O dilema das ONGs no Afeganistão após veto talibã a funcionárias mulheres
Também foram banidas de empregos públicos e não podem viajar, salvo se acompanhadas por um parente do sexo masculino
O Talibã colocou as organizações humanitárias no Afeganistão "entre a cruz e a espada", ao proibi-las de empregarem mulheres, ameaçando seu trabalho vital em um dos países mais carentes do mundo.
"Tivemos que tomar uma decisão muito difícil sobre se deveríamos, ou não, continuar sem nossas funcionárias. E chegamos à conclusão de que seria impossível continuar nossas atividades no país sem elas", explica Samira Sayed-Rahman, assessora de imprensa do Comitê Internacional de Resgate (IRC, na sigla em inglês).

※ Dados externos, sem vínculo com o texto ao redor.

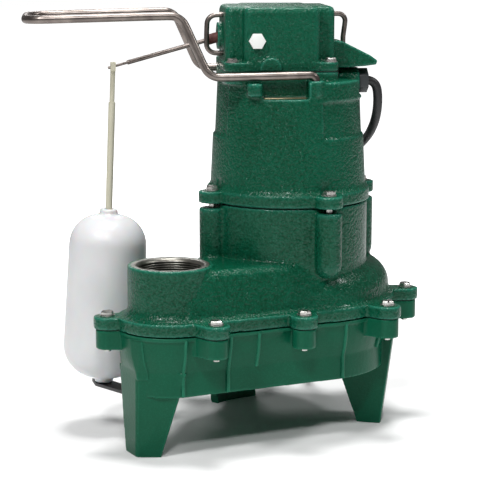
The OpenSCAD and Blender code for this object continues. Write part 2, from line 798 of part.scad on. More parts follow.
function tangents(p) = let (m = len(p) - 1)
    [for (i = [0:m]) unit(unit(p[min(i + 1, m)] - p[min(i, m - 1)])
                          + unit(p[max(i, 1)] - p[max(i - 1, 0)]))];

// Side directions carried along the path, so that the sweep doesn't twist
function carried(t, i, s) = let (now = unit(s - (s * t[i]) * t[i]))
    i == len(t) - 1 ? [now] : concat([now], carried(t, i + 1, now));

module swept_tube(p, r, n) {
    m = len(p);
    t = tangents(p);
    sides = carried(t, 0, cross(t[0], abs(t[0][2]) < 0.9 ? [0, 0, 1] : [0, 1, 0]));
    rings = [for (i = [0:m - 1]) let (up = cross(sides[i], t[i]))
        [for (k = [0:n - 1]) p[i] + r * cos(360 * k / n) * sides[i] + r * sin(360 * k / n) * up]];
    polyhedron(points = [for (q = rings, v = q) v], faces = concat(
        [[for (k = [0:n - 1]) k]], [[for (k = [n - 1:-1:0]) (m - 1) * n + k]],
        [for (i = [0:m - 2], k = [0:n - 1]) [i * n + k, (i + 1) * n + k, (i + 1) * n + (k + 1) % n,
                                             i * n + (k + 1) % n]]));
}

module bent_rod(p, r, d) { swept_tube(bent_path(p, r), d / 2, rod_sides); }

handle_peg = 12;
handle_foot_x = -81.5;
handle_rise = 25;
handle_sag = 3.5;

module handle() {
    y = handle_w / 2;
    side = [[handle_x, y, handle_low_z - handle_peg + 0.2], [handle_x, y, handle_low_z],
            [handle_foot_x, y, handle_low_z - 2], [handle_foot_x - handle_rise, grip_w / 2, handle_z],
            [-handle_reach, grip_w / 2, handle_z - handle_sag]];
    near = [for (i = [len(side) - 1:-1:0]) [side[i][0], -side[i][1], side[i][2]]];
    color(steel) cap_frame()
        bent_rod(concat(side, near), [0, 6, 16, 16, handle_tip_r, handle_tip_r, 16, 16, 6, 0], handle_d);
}

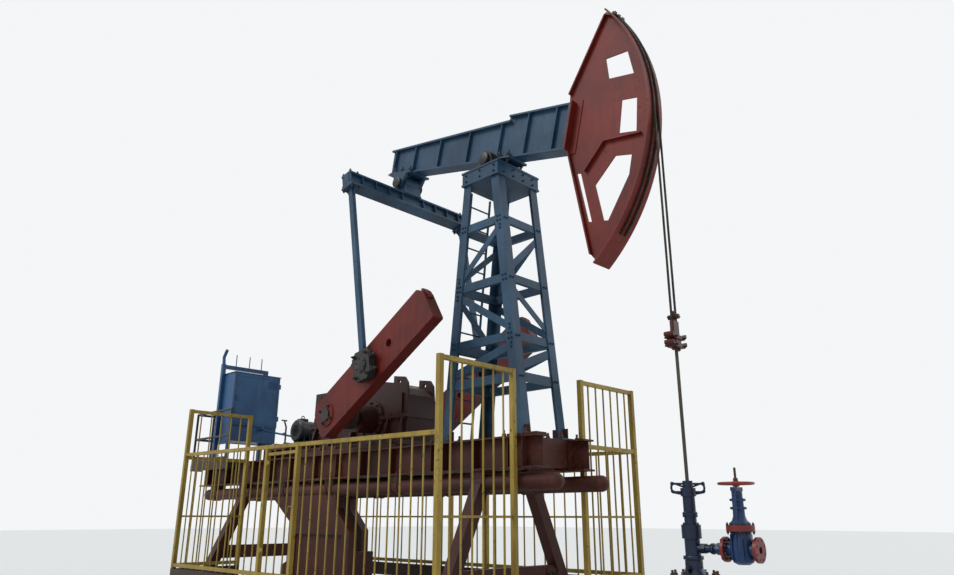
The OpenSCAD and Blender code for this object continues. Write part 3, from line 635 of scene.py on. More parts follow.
# each belt's line runs round the small sheave and back round the big one: a middle, a radius and an angle
span = math.hypot(ix - mx, iz - mz)
slope = math.atan2(iz - mz, ix - mx)
wrap = math.asin((big_r - small_r) / span)
belt_line = [(mx, mz, small_r, math.pi / 2 + wrap + i * (math.pi - 2 * wrap) / 16) for i in range(17)]
belt_line += [(ix, iz, big_r, -math.pi / 2 - wrap + i * (math.pi + 2 * wrap) / 44) for i in range(45)]
# the belt's section: out from the sheave's rim, and across
section = ((-0.0125, -0.0052), (0.0045, -0.0098), (0.0062, -0.0088), (0.0062, 0.0088), (0.0045, 0.0098),
           (-0.0125, 0.0052))
total = len(belt_line) * 6
faces = []
for i in range(0, total, 6):
    for k in range(6):
        a, b = i + k, i + (k + 1) % 6
        faces.append((a, b, (b + 6) % total, (a + 6) % total))
loops = []
for y in [first_belt + belt_pitch * i for i in range(belt_count)]:
    verts = []
    for x, z, r, a in belt_line:
        c, s = math.cos(a + slope), math.sin(a + slope)
        verts += [(x + (r + dr) * c, y + dy, z + (r + dr) * s) for dr, dy in section]
    loops.append(solid("belt", verts, [], faces))
    edit(outward)
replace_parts(settle(joined(loops), "v_belts", "base", belt_rubber), "drive_belts")

# Control cabinet, posts and conduit
# A folded sheet-steel switch cabinet on legs in front of a welded portal, painted a medium blue. The portal
# carries three bare pins and the bent head of the cable riser. A thin conduit runs down to the motor.
cabinet_paint = painted("cabinet_blue_paint", "1d4166", "2c547c", "4a3222", "1b2229", 0.2, 0.4, 0.38)
for name in ("cabinet_shell", "cabinet_posts", "cabinet_door", "conduit"):
    dress(name, cabinet_paint)
trim = [plate(-4.795, -4.335, -0.49, 0.49, 3.98, 3.992, 0.004),
        plate(-4.345, -4.337, -0.49, 0.49, 3.9775, 3.988, 0.002)]
trim += [plate(-4.78, -4.77, -0.45, 0.38, z - 0.025, z + 0.025, 0.002) for z in (2.95, 3.85)]
settle(joined(trim), "cabinet_rain_lip", "base", cabinet_paint)
# the door's raised folds, three round locks and six louvres
folds = ((-0.43, 0.43, 3.045, 3.07), (-0.43, 0.43, 3.915, 3.94), (-0.445, -0.42, 3.045, 3.94),
         (0.42, 0.445, 3.045, 3.94))
panel = [plate(-4.3485, -4.3425, y0, y1, z0, z1, 0.002) for y0, y1, z0, z1 in folds]
panel += [turned([(0.0, 0.0), (0.02, 0.0), (0.02, 0.012), (0.012, 0.016), (0.0, 0.016)],
                 (-4.348, -0.405, z), along_x, 20) for z in (3.25, 3.505, 3.76)]
panel += [plate(-4.3485, -4.338, 0.225, 0.405, z, z + 0.013, 0.003)
          for z in [3.752 + 0.024 * i for i in range(6)]]
settle(joined(panel), "door_folds_locks_and_louvres", "door", cabinet_paint)
riser = [turned([(0.03, 0.0), (0.036, 0.0), (0.036, 0.02), (0.03, 0.022)],
                (-4.811, -0.5, 4.172), up, 24, True),
         plate(-4.85, -4.77, -0.54, -0.46, 4.17, 4.176, 0.002)]
settle(joined(riser), "riser_collar", "base", cabinet_paint)
# couplings at four shares of the conduit's length
couplings = []
for f in (0.06, 0.35, 0.65, 0.94):
    x, y, z = -4.355 + 1.405 * f, 0.134 - 0.064 * f, 2.998 - 0.288 * f
    couplings.append(plate(x - 0.012, x + 0.012, y - 0.02, y + 0.02, z - 0.02, z + 0.02, 0.004))
settle(joined(couplings), "conduit_couplings", "base", cabinet_paint)
lever = [bar([(-2.51, -0.43, frame_top), (-2.51, -0.43, 2.809), (-2.58, -0.43, 2.925)], 0.03, 16),
         bar([(-2.58, -0.48, 2.925), (-2.58, -0.38, 2.925)], 0.024, 12),
         plate(-2.56, -2.46, -0.48, -0.38, 2.3005, 2.316)]
settle(joined(lever), "switch_lever", "base", greasy_steel)

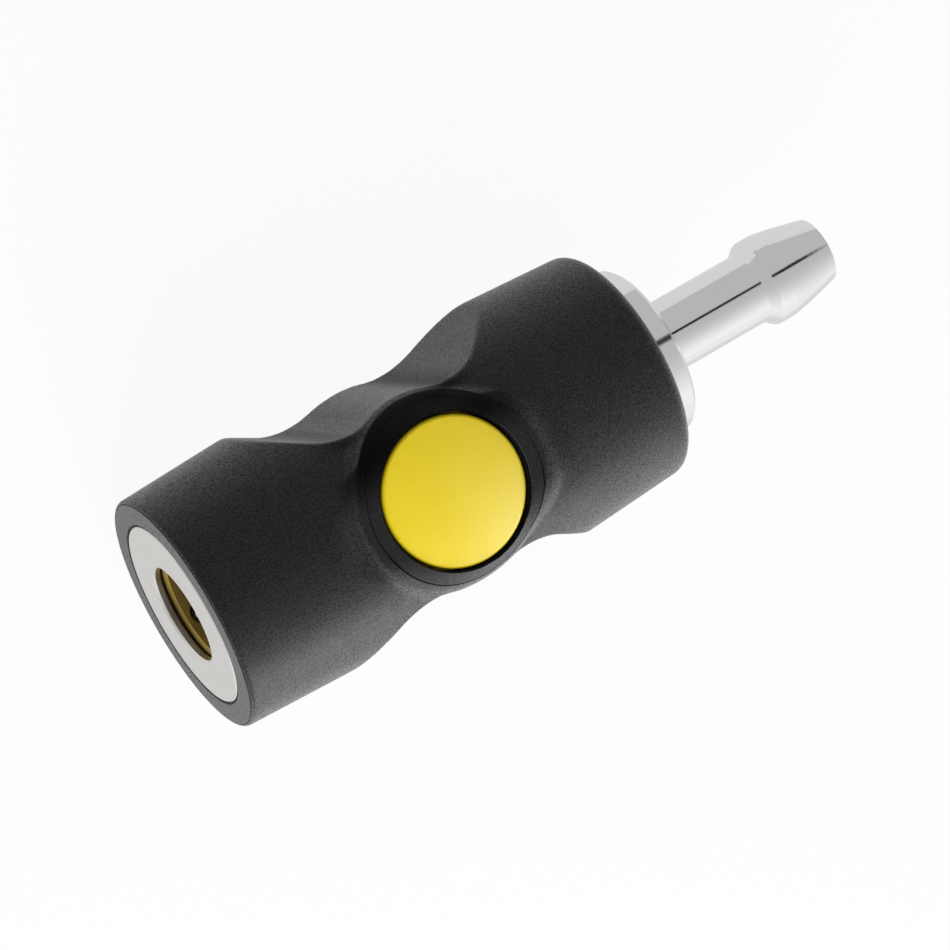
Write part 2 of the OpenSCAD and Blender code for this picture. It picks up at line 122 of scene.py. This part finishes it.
class Graph:
    """A node tree with short calls for making and joining nodes."""

    def __init__(self, tree):
        self.tree = tree
        tree.nodes.clear()

    def add(self, kind, inputs=None, **settings):
        node = self.tree.nodes.new(kind)
        for key, value in settings.items():
            setattr(node, key, value)
        for key, value in (inputs or {}).items():
            self.put(node, key, value)
        return node

    def put(self, node, key, value):
        if isinstance(value, bpy.types.NodeSocket):
            self.tree.links.new(value, node.inputs[key])
        else:
            node.inputs[key].default_value = value

    def math(self, operation, *values):
        node = self.add("ShaderNodeMath", operation=operation)
        for index, value in enumerate(values):
            self.put(node, index, value)
        return node.outputs[0]

    def times(self, a, b):
        return self.math("MULTIPLY", a, b)

    def minus(self, a, b):
        return self.math("SUBTRACT", a, b)

    def larger(self, a, b):
        return self.math("MAXIMUM", a, b)

    def distance(self, a, b):
        return self.math("ABSOLUTE", self.minus(a, b))

    def radius(self, a, b):
        return self.math("SQRT", self.math("ADD", self.times(a, a), self.times(b, b)))

    def mix(self, factor, a, b):
        node = self.add("ShaderNodeMix", data_type="RGBA")
        self.put(node, 0, factor)
        self.put(node, 6, a)
        self.put(node, 7, b)
        return node.outputs[2]

    def ramp(self, value, low, high, to_low=0.0, to_high=1.0):
        """A smooth step from to_low to to_high while value runs from low to high."""
        node = self.add("ShaderNodeMapRange", interpolation_type="SMOOTHSTEP")
        for index, item in enumerate((value, low, high, to_low, to_high)):
            self.put(node, index, item)
        return node.outputs[0]

    def fade(self, value, low, high):
        """1 below low and 0 above high."""
        return self.ramp(value, low, high, 1.0, 0.0)

    def inside(self, mask, level, elsewhere=1.0):
        """A level where the mask is 1, and another where it is 0."""
        return self.ramp(mask, 0.0, 1.0, elsewhere, level)

    def noise(self, place, scale, detail=2.0, roughness=0.5):
        return self.add("ShaderNodeTexNoise", {"Vector": place, "Scale": scale, "Detail": detail,
                                               "Roughness": roughness}).outputs[0]

    def bump(self, height, strength, distance):
        return self.add("ShaderNodeBump", {"Height": height, "Strength": strength,
                                           "Distance": distance}).outputs[0]

    def place(self):
        return self.add("ShaderNodeTexCoord").outputs["Object"]

    def split(self, vector):
        return self.add("ShaderNodeSeparateXYZ", {"Vector": vector}).outputs

    def mirrored(self, path):
        """1 for a ray that came off a mirror or through glass."""
        return self.larger(path.outputs["Is Glossy Ray"], path.outputs["Is Transmission Ray"])


def material(name, build, **surface):
    """A material from a Principled shader with constant sockets, and what build links to it."""
    made = bpy.data.materials.new(name)
    made.use_nodes = True
    graph = Graph(made.node_tree)
    shader = graph.add("ShaderNodeBsdfPrincipled")
    for key, value in surface.items():
        shader.inputs[key.replace("_", " ")].default_value = value
    graph.add("ShaderNodeOutputMaterial", {0: shader.outputs[0]})
    build(graph, shader)
    return made


def wear(graph, shader, color, spread, rough, rough_spread, scale):
    """Links uneven colour and polish, and returns the place they are read at."""
    place = graph.place()
    cloud = graph.noise(place, scale, detail=3.0)
    dark = tuple(c * (1 - spread) for c in color)
    pale = tuple(min(1.0, c * (1 + spread)) for c in color)
    graph.put(shader, "Base Color", graph.mix(cloud, (*dark, 1.0), (*pale, 1.0)))
    graph.put(shader, "Roughness", graph.ramp(cloud, 0.3, 0.7, rough - rough_spread, rough + rough_spread))
    return place


def fine_relief(graph, shader, height, strength):
    graph.put(shader, "Normal", graph.bump(height, strength, 0.02 * MM))


# Materials

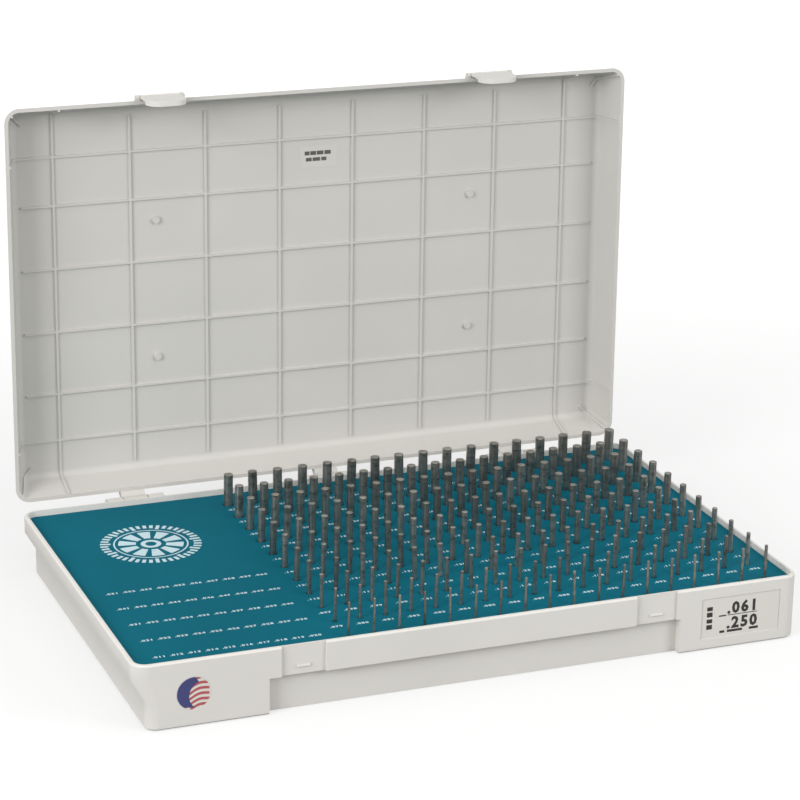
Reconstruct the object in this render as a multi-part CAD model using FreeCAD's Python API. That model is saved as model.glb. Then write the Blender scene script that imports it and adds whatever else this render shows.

Em 24 de dezembro, o Ministério da Economia anunciou que organizações não-governamentais — locais e internacionais — estavam proibidas de trabalhar com mulheres afegãs, devido a queixas sobre o descumprimento do uso do hijab. No Afeganistão, deve-se cobrir todo corpo, inclusive o rosto.
Muitas ONGs, como o IRC, que tem 3 mil mulheres entre seus colaboradores, anunciaram que suspenderiam suas atividades e pediram ao Talibã que levantasse o veto.
Cerca de 1.260 ONGs operam no Afeganistão, de acordo com os últimos números fornecidos pelo Ministério da Economia à AFP, e empregam milhares de mulheres em posições-chave em seus programas de ajuda alimentar, saúde, educação, ou saneamento.
"As trabalhadoras humanitárias estão envolvidas na identificação das mulheres beneficiárias, em seu registro e formação", explica Reshma Amzi, vice-diretora da CARE Afeganistão, que tinha 38% de mulheres em sua equipe.
- "Obedecer ou partir" -
Neste país profundamente conservador, apenas mulheres podem se aproximar de outras mulheres.
"É muito difícil para um homem entrar em contato com uma mulher, se não for parente dela", diz Azmi.
Para os talibãs, no entanto, a ajuda pode chegar às famílias através dos homens da casa, o que justifica prescindir de seu trabalho.
Excluídas na mesma semana das universidades, as mulheres estão cada vez mais isoladas e invisíveis no Afeganistão.
Também foram banidas de empregos públicos e não podem viajar, salvo se acompanhadas por um parente do sexo masculino.
As ONGs eram, para algumas delas, uma tábua de salvação e lhes permitiam ganhar um salário que sustentava suas famílias.
"O Talibã nos encurralou e nos colocou entre a cruz e a espada", declara uma funcionária que pediu para permanecer anônima.
"Disseram: 'devem escolher entre obedecer às nossas regras, ou partir', e ver a situação piorar".
Desde a retirada das forças estrangeiras do país, a paralisação da ajuda internacional, que representava 75% do orçamento nacional, mergulhou o Afeganistão em uma profunda crise humanitária.
- Fome -
Pelo menos 22,8 milhões de pessoas, mais de metade da população do país, estão em situação de insegurança alimentar, e três milhões de crianças correm risco de desnutrição, segundo os economistas.
"No inverno passado, foi a ajuda humanitária que evitou a fome no país", garante Sayed-Rahman.
O anúncio pegou desprevenidas as ONGs que, mesmo durante os 20 anos de guerra entre os talibãs e as forças americanas e seus aliados, conseguiram trabalhar com mulheres em áreas sob controle islâmico.
Desde o retorno dos talibãs ao poder, em agosto de 2021, "a organização Ação Contra a Fome, como as demais, respeita os valores, a tradição e a cultura do Afeganistão e concordou em implementar todos os pedidos" do poder, ressalta o diretor desta ONG no Afeganistão, Samy Guessabi.
Nos escritórios, mulheres e homens trabalham separados, um "mahram" (homem de família) acompanha as trabalhadoras em suas jornadas, e o uso do hijab é respeitado, comenta.
Além disso, desde o fim da guerra, tiveram acesso a populações antes isoladas "e praticamente inacessíveis, não apenas para atores humanitários, mas também para atores governamentais e internacionais", segundo Sayed-Rahman.
As associações contactadas pela AFP dizem querer dar prioridade ao diálogo. Esperam que os talibãs reconsiderem sua decisão e evitam decidir sobre uma saída definitiva do país.
"Quem quer que esteja no poder, somos neutros (...) O objetivo é atingir as pessoas que precisam e mais ninguém", conclui Reshma Azmi.